Great Plains Studies, Center for

 

Date of this Version

2005

Comments

Published in GREAT PLAINS QUARTERLY 25:4 (Fall 2005). Copyright © 2005 Center for Great Plains Studies, University of Nebraska–Lincoln.

Abstract

Rivers of Change: Trailing the Waterways of Lewis and Clark is Tom Mullen's account of his five-month-long journey from St. Louis, Missouri, to the mouth of the Columbia River at Astoria, Oregon. Mullen's book is large-part quirky travelogue, small-part history, and even smaller-part personal philosophy. Its bulk contains Mullen's observations while traveling along the banks of the Missouri River from St.
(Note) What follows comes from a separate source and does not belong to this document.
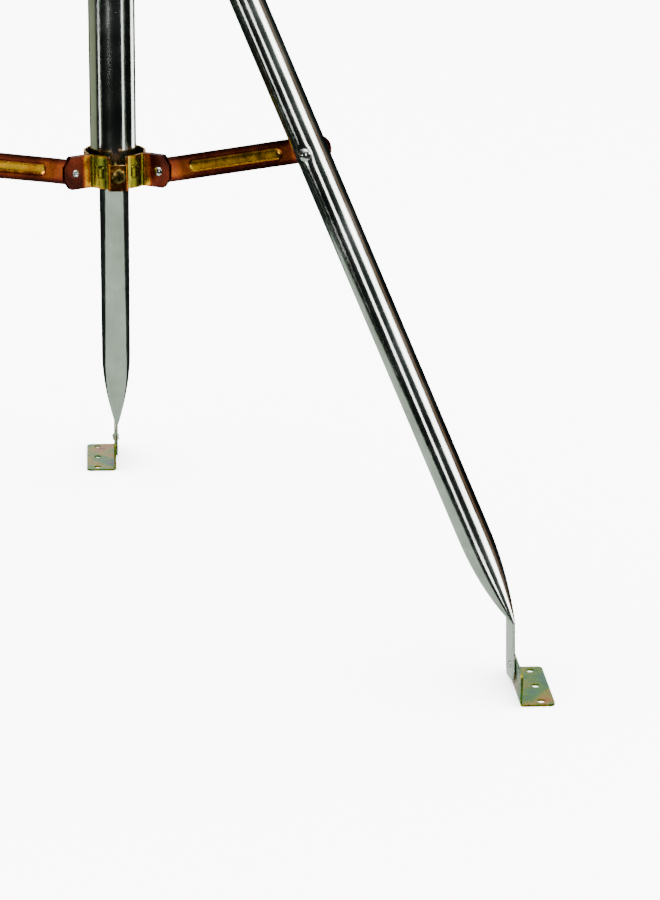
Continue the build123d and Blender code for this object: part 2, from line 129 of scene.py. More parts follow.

Charles, Missouri, to Three Forks, Montana. As a matter of fact, approximately two hundred and fifty of the book's three hundred and eighteen pages are devoted to the Missouri River's past, present, and tentative future. The other rivers of Lewis and Clark, the Yellowstone, Columbia, and Snake, receive far less attention. Granted, Lewis and Clark spent more time along the Missouri than any other river in the Northwest. Mullen, however, spends no time along the Snake and provides only cursory coverage of the Yellowstone and Columbia. Consequently, Rivers of Change is less a book about the waterways of Lewis and Clark than about the Missouri River.